- **GIVEN REQUEST**
Will you give the material below again, every line exactly as it is?

- **INFORMATION SUPPLIED**
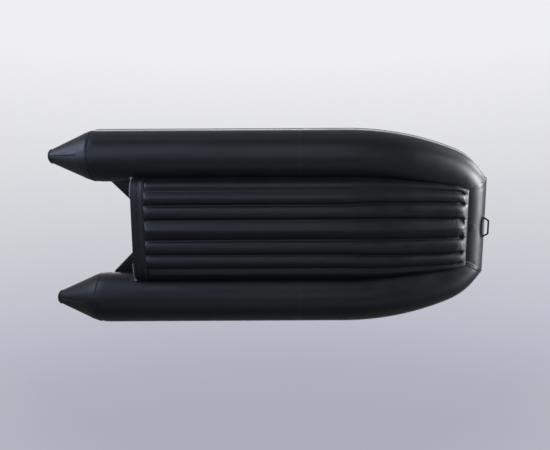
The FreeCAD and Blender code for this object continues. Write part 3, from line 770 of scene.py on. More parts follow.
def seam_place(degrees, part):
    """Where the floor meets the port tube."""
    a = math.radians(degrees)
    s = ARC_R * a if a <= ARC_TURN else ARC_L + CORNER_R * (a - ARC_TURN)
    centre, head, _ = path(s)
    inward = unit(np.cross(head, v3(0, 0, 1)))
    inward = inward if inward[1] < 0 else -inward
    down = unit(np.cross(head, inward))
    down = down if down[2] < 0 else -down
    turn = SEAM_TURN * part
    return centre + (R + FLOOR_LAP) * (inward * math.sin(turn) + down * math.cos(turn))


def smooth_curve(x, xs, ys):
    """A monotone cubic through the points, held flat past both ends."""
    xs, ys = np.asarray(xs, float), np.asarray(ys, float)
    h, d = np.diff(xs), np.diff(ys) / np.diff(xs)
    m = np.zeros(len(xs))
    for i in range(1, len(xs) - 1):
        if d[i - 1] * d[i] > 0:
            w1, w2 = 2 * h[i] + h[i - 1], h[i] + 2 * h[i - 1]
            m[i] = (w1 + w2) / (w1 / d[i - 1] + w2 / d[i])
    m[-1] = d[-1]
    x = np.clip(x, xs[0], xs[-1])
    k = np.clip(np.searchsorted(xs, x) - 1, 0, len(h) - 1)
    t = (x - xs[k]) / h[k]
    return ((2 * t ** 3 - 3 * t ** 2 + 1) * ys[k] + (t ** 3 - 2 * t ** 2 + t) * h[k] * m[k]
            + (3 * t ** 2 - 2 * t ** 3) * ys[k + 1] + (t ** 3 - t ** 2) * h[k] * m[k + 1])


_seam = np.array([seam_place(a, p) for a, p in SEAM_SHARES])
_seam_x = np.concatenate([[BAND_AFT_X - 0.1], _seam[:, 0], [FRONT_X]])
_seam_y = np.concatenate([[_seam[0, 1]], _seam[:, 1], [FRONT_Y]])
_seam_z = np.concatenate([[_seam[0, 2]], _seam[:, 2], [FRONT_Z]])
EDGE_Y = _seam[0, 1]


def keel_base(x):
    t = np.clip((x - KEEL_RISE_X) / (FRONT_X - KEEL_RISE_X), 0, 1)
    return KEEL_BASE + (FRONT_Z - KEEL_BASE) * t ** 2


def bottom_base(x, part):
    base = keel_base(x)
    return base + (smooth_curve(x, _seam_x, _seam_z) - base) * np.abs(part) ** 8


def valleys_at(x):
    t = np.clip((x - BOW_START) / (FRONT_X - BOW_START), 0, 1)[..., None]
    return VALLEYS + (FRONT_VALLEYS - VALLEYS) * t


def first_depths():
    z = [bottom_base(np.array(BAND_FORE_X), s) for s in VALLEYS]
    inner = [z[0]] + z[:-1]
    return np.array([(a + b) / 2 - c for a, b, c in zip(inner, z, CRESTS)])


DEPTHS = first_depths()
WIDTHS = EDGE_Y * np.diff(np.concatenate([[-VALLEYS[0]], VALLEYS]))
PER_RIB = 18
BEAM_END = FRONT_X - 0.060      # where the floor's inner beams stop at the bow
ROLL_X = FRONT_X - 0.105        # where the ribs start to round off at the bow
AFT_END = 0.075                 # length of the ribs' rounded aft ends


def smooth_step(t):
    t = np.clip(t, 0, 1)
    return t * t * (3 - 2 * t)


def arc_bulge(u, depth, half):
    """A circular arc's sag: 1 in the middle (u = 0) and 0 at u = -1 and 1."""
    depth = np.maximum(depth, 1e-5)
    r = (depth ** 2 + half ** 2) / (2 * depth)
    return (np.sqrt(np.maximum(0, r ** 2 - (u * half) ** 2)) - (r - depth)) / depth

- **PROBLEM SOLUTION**
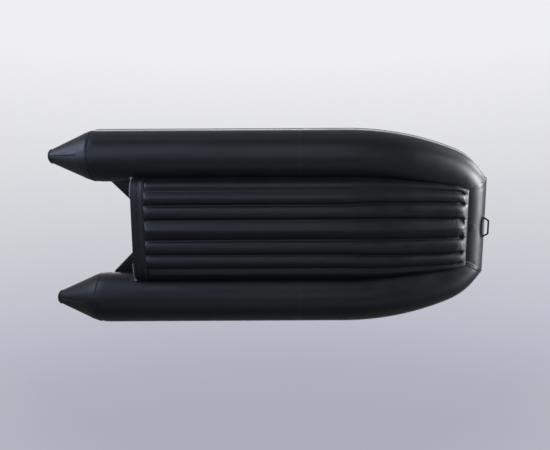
The FreeCAD and Blender code for this object continues. Write part 3, from line 770 of scene.py on. More parts follow.
def seam_place(degrees, part):
    """Where the floor meets the port tube."""
    a = math.radians(degrees)
    s = ARC_R * a if a <= ARC_TURN else ARC_L + CORNER_R * (a - ARC_TURN)
    centre, head, _ = path(s)
    inward = unit(np.cross(head, v3(0, 0, 1)))
    inward = inward if inward[1] < 0 else -inward
    down = unit(np.cross(head, inward))
    down = down if down[2] < 0 else -down
    turn = SEAM_TURN * part
    return centre + (R + FLOOR_LAP) * (inward * math.sin(turn) + down * math.cos(turn))


def smooth_curve(x, xs, ys):
    """A monotone cubic through the points, held flat past both ends."""
    xs, ys = np.asarray(xs, float), np.asarray(ys, float)
    h, d = np.diff(xs), np.diff(ys) / np.diff(xs)
    m = np.zeros(len(xs))
    for i in range(1, len(xs) - 1):
        if d[i - 1] * d[i] > 0:
            w1, w2 = 2 * h[i] + h[i - 1], h[i] + 2 * h[i - 1]
            m[i] = (w1 + w2) / (w1 / d[i - 1] + w2 / d[i])
    m[-1] = d[-1]
    x = np.clip(x, xs[0], xs[-1])
    k = np.clip(np.searchsorted(xs, x) - 1, 0, len(h) - 1)
    t = (x - xs[k]) / h[k]
    return ((2 * t ** 3 - 3 * t ** 2 + 1) * ys[k] + (t ** 3 - 2 * t ** 2 + t) * h[k] * m[k]
            + (3 * t ** 2 - 2 * t ** 3) * ys[k + 1] + (t ** 3 - t ** 2) * h[k] * m[k + 1])


_seam = np.array([seam_place(a, p) for a, p in SEAM_SHARES])
_seam_x = np.concatenate([[BAND_AFT_X - 0.1], _seam[:, 0], [FRONT_X]])
_seam_y = np.concatenate([[_seam[0, 1]], _seam[:, 1], [FRONT_Y]])
_seam_z = np.concatenate([[_seam[0, 2]], _seam[:, 2], [FRONT_Z]])
EDGE_Y = _seam[0, 1]


def keel_base(x):
    t = np.clip((x - KEEL_RISE_X) / (FRONT_X - KEEL_RISE_X), 0, 1)
    return KEEL_BASE + (FRONT_Z - KEEL_BASE) * t ** 2


def bottom_base(x, part):
    base = keel_base(x)
    return base + (smooth_curve(x, _seam_x, _seam_z) - base) * np.abs(part) ** 8


def valleys_at(x):
    t = np.clip((x - BOW_START) / (FRONT_X - BOW_START), 0, 1)[..., None]
    return VALLEYS + (FRONT_VALLEYS - VALLEYS) * t


def first_depths():
    z = [bottom_base(np.array(BAND_FORE_X), s) for s in VALLEYS]
    inner = [z[0]] + z[:-1]
    return np.array([(a + b) / 2 - c for a, b, c in zip(inner, z, CRESTS)])


DEPTHS = first_depths()
WIDTHS = EDGE_Y * np.diff(np.concatenate([[-VALLEYS[0]], VALLEYS]))
PER_RIB = 18
BEAM_END = FRONT_X - 0.060      # where the floor's inner beams stop at the bow
ROLL_X = FRONT_X - 0.105        # where the ribs start to round off at the bow
AFT_END = 0.075                 # length of the ribs' rounded aft ends


def smooth_step(t):
    t = np.clip(t, 0, 1)
    return t * t * (3 - 2 * t)


def arc_bulge(u, depth, half):
    """A circular arc's sag: 1 in the middle (u = 0) and 0 at u = -1 and 1."""
    depth = np.maximum(depth, 1e-5)
    r = (depth ** 2 + half ** 2) / (2 * depth)
    return (np.sqrt(np.maximum(0, r ** 2 - (u * half) ** 2)) - (r - depth)) / depth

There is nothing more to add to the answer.